Title: Mother
Author: Tempest
Disclaimer: If we shadows have offended, think but this and all is mended. That you did but slumber'd here while these visions did appear. And this weak and idle theme is no more yielding then a dream. Gentles, do not reprehend. If you pardon, we will mend (Shakespeare). I don't own any characters recognizable from Bleach; Tite Kubo owns them all. No copyright infringement intended.
Author's Notes: Inspired by a scene from chapter seventeen of the manga, just a 15-minute ficlet written to a livejournal prompt on the 15minuteficlets community.

- - -

Karin's father thought that she'd been too young to remember their mother's death, to remember their mother at all. Her father was always talking about "mother," as if she were some foreign entity, as if Karin had no grasp of the concept of "mother." Her father didn't think she was truly aware of the void mother had left when she died.

They were always telling her that her mother had gone to a better place. "Where did she go?" she remembered asking as a young child, and she still wanted to know what place was better for her mother than home. When she was little, she would pretend that her mother was still there beside her until that game became too painful to play.

Despite any personal walls she'd constructed to protect herself, they would never be strong enough to protect her from the pain she felt every time she thought about her mother. She had no distractions to protect her from her thoughts of mother like Yuzu and Ichigo.

Yuzu lost herself in domestic bliss. Ichigo had his ghost thing. What did she have? Nothing. There was nothing for her to occupy her mind unless you counted the countless hours she spent in the Kurosaki clinic where outdated equipment and limited housing space reminded her all too much of the reality of not only her situation but life in general.

True, she had few living memories of their mother. Most had faded over time and were eventually replaced with an image of her mother's smiling face on a oversized picture, but the few memories that did remain she held on to desperately, knowing that all too soon they would be gone, too. She didn't want to forget.

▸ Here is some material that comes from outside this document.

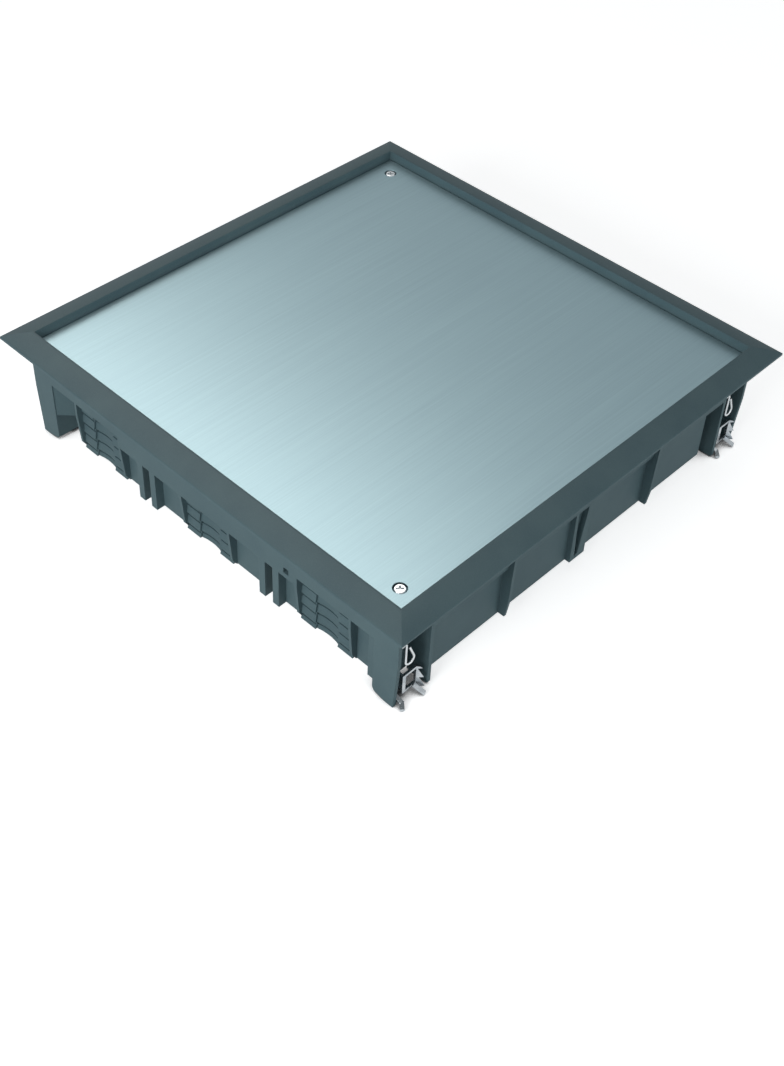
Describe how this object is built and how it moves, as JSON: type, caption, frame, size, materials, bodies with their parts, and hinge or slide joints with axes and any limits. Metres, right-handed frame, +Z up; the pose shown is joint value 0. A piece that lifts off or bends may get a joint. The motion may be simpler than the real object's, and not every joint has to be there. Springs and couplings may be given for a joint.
{
  "type": "floor box cover",
  "caption": "Square floor box cover: moulded frame with a steel lid plate for an inlay and four screw-driven clamping claws in its corner pockets.",
  "frame": {"origin": "centre of the square in plan, at the height of the feet", "axes": "+Z up out of the floor, +X along the right front side of the picture, +Y along its left front side"},
  "size_m": [0.264, 0.264, 0.06],
  "materials": {
    "frame_plastic": "fine textured slate grey",
    "lid_steel": "fine brushed",
    "zinc": "bright zinc plated",
    "spring_steel": "bright drawn wire",
    "brass": "turned"
  },
  "bodies": {
    "cover": {"frame": "frame_plastic", "lid_plate": "lid_steel", "lid_screw_front": "zinc", "lid_screw_far": "zinc", "lid_insert_front": "brass", "lid_insert_far": "brass", "claw_spring_front": "spring_steel", "claw_spring_right": "spring_steel", "claw_spring_far": "spring_steel", "claw_spring_left": "spring_steel"},
    "screw_front": {"claw_screw_front": "zinc"},
    "clamp_front": {"claw_front": "zinc", "claw_nut_front": "zinc"},
    "screw_right": {"claw_screw_right": "zinc"},
    "clamp_right": {"claw_right": "zinc", "claw_nut_right": "zinc"},
    "screw_far": {"claw_screw_far": "zinc"},
    "clamp_far": {"claw_far": "zinc", "claw_nut_far": "zinc"},
    "screw_left": {"claw_screw_left": "zinc"},
    "clamp_left": {"claw_left": "zinc", "claw_nut_left": "zinc"}
  },
  "joints": [
    {"name": "turn_front", "type": "hinge", "parent": "cover", "child": "screw_front", "pos_m": [-0.1154, -0.1138, 0.04845], "axis": [0, 0, 1], "range_deg": [0, 7721.5]},
    {"name": "lift_front", "type": "slide", "parent": "cover", "child": "clamp_front", "axis": [0, 0, 1], "range_m": [0, 0.015]},
    {"name": "turn_right", "type": "hinge", "parent": "cover", "child": "screw_right", "pos_m": [0.111, -0.1138, 0.04845], "axis": [0, 0, 1], "range_deg": [0, 7721.5]},
    {"name": "lift_right", "type": "slide", "parent": "cover", "child": "clamp_right", "axis": [0, 0, 1], "range_m": [0, 0.015]},
    {"name": "turn_far", "type": "hinge", "parent": "cover", "child": "screw_far", "pos_m": [0.1154, 0.1138, 0.04845], "axis": [0, 0, 1], "range_deg": [0, 7721.5]},
    {"name": "lift_far", "type": "slide", "parent": "cover", "child": "clamp_far", "axis": [0, 0, 1], "range_m": [0, 0.015]},
    {"name": "turn_left", "type": "hinge", "parent": "cover", "child": "screw_left", "pos_m": [-0.111, 0.1138, 0.04845], "axis": [0, 0, 1], "range_deg": [0, 7721.5]},
    {"name": "lift_left", "type": "slide", "parent": "cover", "child": "clamp_left", "axis": [0, 0, 1], "range_m": [0, 0.015]}
  ],
  "couplings": [
    {"joint": "turn_front", "follows": "lift_front", "rad_per_m": 8976},
    {"joint": "turn_right", "follows": "lift_right", "rad_per_m": 8976},
    {"joint": "turn_far", "follows": "lift_far", "rad_per_m": 8976},
    {"joint": "turn_left", "follows": "lift_left", "rad_per_m": 8976}
  ]
}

She didn't want her mother's memory reduced to some photographic likeness of her. She wanted to remember her mother singing to her as a baby, holding her tight, telling her everything would be okay. She didn't want her mother's memory bastardized in her mind any more than it already had been by her father.

She didn't doubt that her father missed her mother. Some nights, she would wake up to find him in the kitchen staring into space as the tears rolled down his face. "Go back to bed, Karin," he would tell her, his voice laden with tears. And for that brief moment in time, she actually wished their was some way to ease her father's pain—to ease all their pain. But any pain her father felt, he masked behind his immaturity and insensitivity, much like she hid behind her sarcasm.

She had often encountered other kids like her who lost a parent who believed that their parent's death had no bearing on their current attitude or their outlook on life. She wasn't naïve enough to fool herself into thinking her mother's death hadn't been a factor in her scathing sarcasm or her biting wit. Her sarcasm was her sword, smiting all who dared to pity or ridicule her. Her wit was her shield, protecting her from their false sympathy.

She learned to become self-reliant in the wake of her mother's death. Her death served as a reminder that she could only live for that moment. Life was constantly evolving with or without their consent. Tomorrow, she might die. Whenever that thought crossed her mind, she thought that death might not be so bad, but her chest always constricted in rebellion at the thought. Her body betrayed her mind.

Maybe if her mother were alive she wouldn't lay awake at night thinking about things like death. Maybe she would like cutesy dresses and the color pink. Maybe she would be more concerned whether her science partner thought she was cute or not. But since her mother was dead, things like that was of little consequence of her. There were more important things in life to worry about than dresses and stupid boys. Life wasn't meant to be wasted on that trivial shit.

There was a saying that time healed all wounds, but the wounds had done nothing but fester in her family. They all went about their everyday routines, feigning some sense of normalcy, but the death of their mother had left them all with a heavy burden. There had been no real closure, at least not for her. Where was her sense of finality, the relief of life moving on? There was none. Not for her.